Jeff, grew up in a tiny New Hampshire hamlet on top of a large hill. His parents are hard working, capable and loving people. Jeff learned from them to co
ntinue to strive for improving himself, and for standing up for his own beliefs. His journey led him to the United States Military Academy at West Point, where in his own words, he received an excellent college education, as well as other stuff...like the ability to jump out of perfectly good airplanes. The New Hampshire state motto is "Live Free or Die", and I believe this essence of Yankee commitment to freedom has been at the forefront of the man Jeff would become. He is not a blind follower; far from it. Jeff learned to innovate, to create, to think laterally and to find exceptional ways to solve problems. This has made him an asset to any team, both during his military career, and since he has been a civilian. Jeff combines a MacGuyver-like
ingenuity, with the persistence of scientist and the affable social skills of a seasoned diplomat. There is very little he can't do...and if doesn't understand something, he teaches himself how to overcome his uncertainty. I admire these traits in him tremendously because I'm generally the first one to say "to heck with it"....and leave said project in a heap. I have learned, from Jeff, that sticking with any task, no matter how challenging, has it own reward. I have learned that quickest isn't always best....but that the most attention to detail can be the key.
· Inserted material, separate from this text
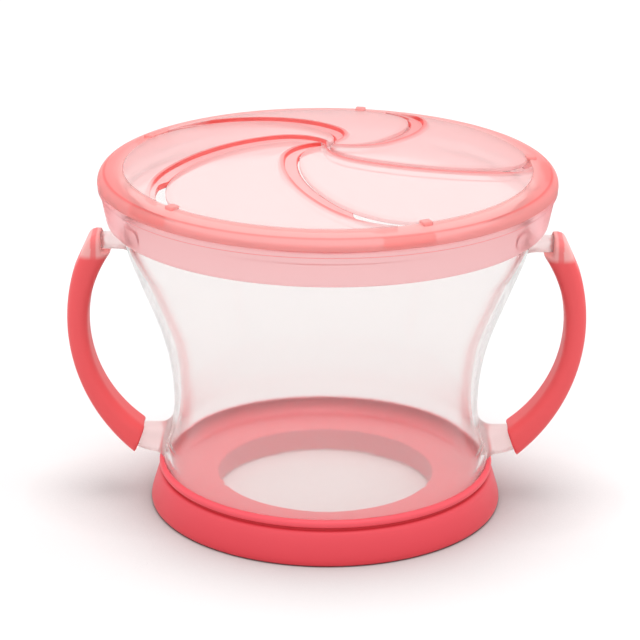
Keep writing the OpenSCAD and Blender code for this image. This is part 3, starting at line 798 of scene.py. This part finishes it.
def make_petals():
    """Five equal petals, each a grid over the dome between two slits, with a top and an underside."""
    # Lines across a petal from its near edge to its far edge: the line, the heights of the top
    # and the underside from the dome's face, and how deep the colour is
    near = [(near_side(0.0), -0.22, -0.88, 0.15), (near_side(0.12), -0.05, -1.04, 0.15),
            (near_side(0.35), 0, -petal_t, 0.1)]
    rib = [(far_side(1, 1, 0.4), 0, -petal_t, 0), (far_side(1, 1, 0.05), 0.1, -petal_t, 0.15),
           (far_side(1, 1, -0.25), rib_h - 0.05, -1.4, 0.3), (far_side(1, 1, -0.4), rib_h, -1.6, 0.5),
           (far_side(1, 0, 0.2), rib_h, -lap_t, 0.7), (far_side(1, 0, 0.1), rib_h - 0.1, -lap_t, 1),
           (far_side(1, 0, 0.0), 0.1 - lap_drop, -lap_t, 1)]
    lap = [(far_side(1, 0, -0.2, 1), -lap_drop, -lap_t, 0.4),
           (far_side(0, 0, 0.4, 3), -lap_drop, -lap_t, 0.4),
           (far_side(0, 0, 0.1, 4), -lap_drop - 0.05, -lap_t + 0.06, 1),
           (far_side(0, 0, 0.0, 5), -lap_drop - 0.2, -lap_t + 0.25, 1)]
    near_lines = [(slit_line(side), *rest) for side, *rest in near]
    far_lines = [(slit_line(side), *rest) for side, *rest in rib + lap]
    columns = len(near_lines) + body_columns + len(far_lines)

    def place(row, column, top):
        """Where a point of the grid goes, and how deep its colour is."""
        r = hub_r + (lip_r - edge_gap - hub_r) * row / petal_rows
        fade = min(1, (lip_r - r) / rib_fade)
        first = azimuth_at(near_lines[-1][0], r)
        last = azimuth_at(far_lines[0][0], r) + pitch
        if column < len(near_lines):
            line, high, low, depth = near_lines[column]
            azimuth = azimuth_at(line, r)
        elif column < len(near_lines) + body_columns:
            part = (column - len(near_lines) + 1) / (body_columns + 1)
            azimuth, high, low, depth = first + (last - first) * part, 0, -petal_t, 0
        else:
            line, high, low, depth = far_lines[column - len(near_lines) - body_columns]
            azimuth = azimuth_at(line, r) + pitch
        z = dome_z(r) + (high * fade if top else low)
        return at_azimuth(r, azimuth, z), depth * max(fade, least_shade)

    for k in range(petals):
        bm = bmesh.new()
        deep = bm.verts.layers.float.new("deep")
        for top in (True, False):
            face = bmesh.ops.create_grid(bm, x_segments=petal_rows, y_segments=columns - 1, size=0.5)
            for vert in face["verts"]:
                row = round((vert.co.x + 0.5) * petal_rows)
                column = round((vert.co.y + 0.5) * (columns - 1))
                vert.co, vert[deep] = place(row, column, top)
        bmesh.ops.bridge_loops(bm, edges=[e for e in bm.edges if e.is_boundary])
        turn_about_axis(bm, pitch * k)
        bmesh.ops.recalc_face_normals(bm, faces=bm.faces)
        petal = to_object("petal_%d" % (k + 1), bm, petal_rubber)
        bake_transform(petal)
        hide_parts("flap_%d" % (k + 1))


stop_after = 1.3            # degrees from a slit's end to the middle of its stop
stop_size = 2.4
stop_rise, stop_sunk = 0.55, 0.5            # how far it stands over its base and under it
stop_base = 0.15            # the base's height over the dome's face
stop_overlap = 0.4          # how far it reaches in past the slit's end
stop_round = 0.3
stop_shade = 0.3


def make_stops():
    """A small block on the cap's edge at the end of each slit."""
    for k in range(petals):
        azimuth = slit_end_azimuth + stop_after + k * pitch
        bm = bmesh.new()
        bmesh.ops.create_cube(bm, size=1)
        size = Vector((stop_size, stop_size, stop_rise + stop_sunk))
        bmesh.ops.scale(bm, vec=size * MM, verts=bm.verts)
        bmesh.ops.bevel(bm, geom=bm.edges[:], offset=stop_round * MM, segments=3, affect="EDGES",
                        profile=0.5, material=-1)
        turn_about_axis(bm, azimuth)
        middle_r = slit_end_r - stop_overlap + stop_size / 2
        middle_z = dome_z(middle_r) + (stop_rise - stop_sunk) / 2 + stop_base
        bmesh.ops.translate(bm, verts=bm.verts, vec=at_azimuth(middle_r, azimuth, middle_z))
        shade(bm, lambda r, z: stop_shade)
        make_piece("slit_stop_%d" % (k + 1), bm, cap_rubber, "lid", "soft_cap")


# ---- scene ------------------------------------------------------------------------------
set_camera()
set_world()
set_floor()
softbox("key_softbox", lamp_place_m, lamp_size_m, lamp_watts)
make_bowl()
make_base_ring()
make_grip("grip_left")
make_grip("grip_right")
make_lid_ring()
make_collar()
make_cap_rim()
make_petals()
make_stops()

# Light bounces many times inside the clear walls before it leaves them
scene = bpy.context.scene
scene.view_settings.view_transform = "Standard"
scene.cycles.max_bounces = 32
scene.cycles.transmission_bounces = 28
scene.cycles.transparent_max_bounces = 32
Jeff and I are polar opposites in personality, background and interests. He has the strong skills of the three athletic sport captain he was, and I fall down stairs more easily than walk them. Jeff likes meat and potatoes. I constantly am craving curry and sushi. He's from the country and likes sports, and I'm a city girl and love Broadway. In short, if an online dating service had existed 24 years ago, we never would have met. Yet, it is these very differences that have enabled us to grow and learn together. Because we were married at 22 and 21 respectively, we went from our parents' homes to dorm rooms to our own first place. We didn't know that our mothers would no longer be providing the service of magic laundry. We had no idea that the "Pay By" date on bills was not merely a suggested time frame. We had one pot and one pan, and lived on Macaroni much of the time, since it was one of the few meals I could make without burning, scorching, undercooking or otherwise ruining. Jeff never once complained.


I realize that my very nature challenges the levels of Jeff's patience to its very core. My lack of methodical procedures drives him to the edge of insanity. And yet, he exhibits a good natured sense of humor about everything from my driving to my erratic filing method. Jeff has gone above and beyond in being a good husband and father to our two children. He has shown integrity, courage, resourcefulness and has never lost his sense of humor. Living with me is always an adventure. Jeff finds himself exploring those peaks and valleys of my dramatic personality, and just reels me back in when I'm getting too far off course. I am exceedingly thankful to have a husband with whom I've learned to be a grown up. We have made mistakes along the way (don't ask him about the Christmas tree sagas), but we have both discovered that it's better to be kind than always right. We have found that a smile and a hug can diffuse an argument after a rotten day. Most importantly, we have made the commitment that we are here, no matter what, for one another. We have been through hell and back together. We have lost family members. We have weathered illness, job uncertainties and parenting fears. We are almost empty nesters now, and while it's a little sad to think about every school day with no children in the house, we do look forward to getting to know each other all over again.


Jeff, I just want to thank you for believing in me. As you know, I'm my own worst enemy. Thank you for being my ally, my supporter, my best friend, my comic relief and my jack of all trades. You are a tremendous man, and I could not be prouder to have shared the last two decades with you. I wish you the happiest of birthdays, and hope the next 45 are just as eventful. I love you.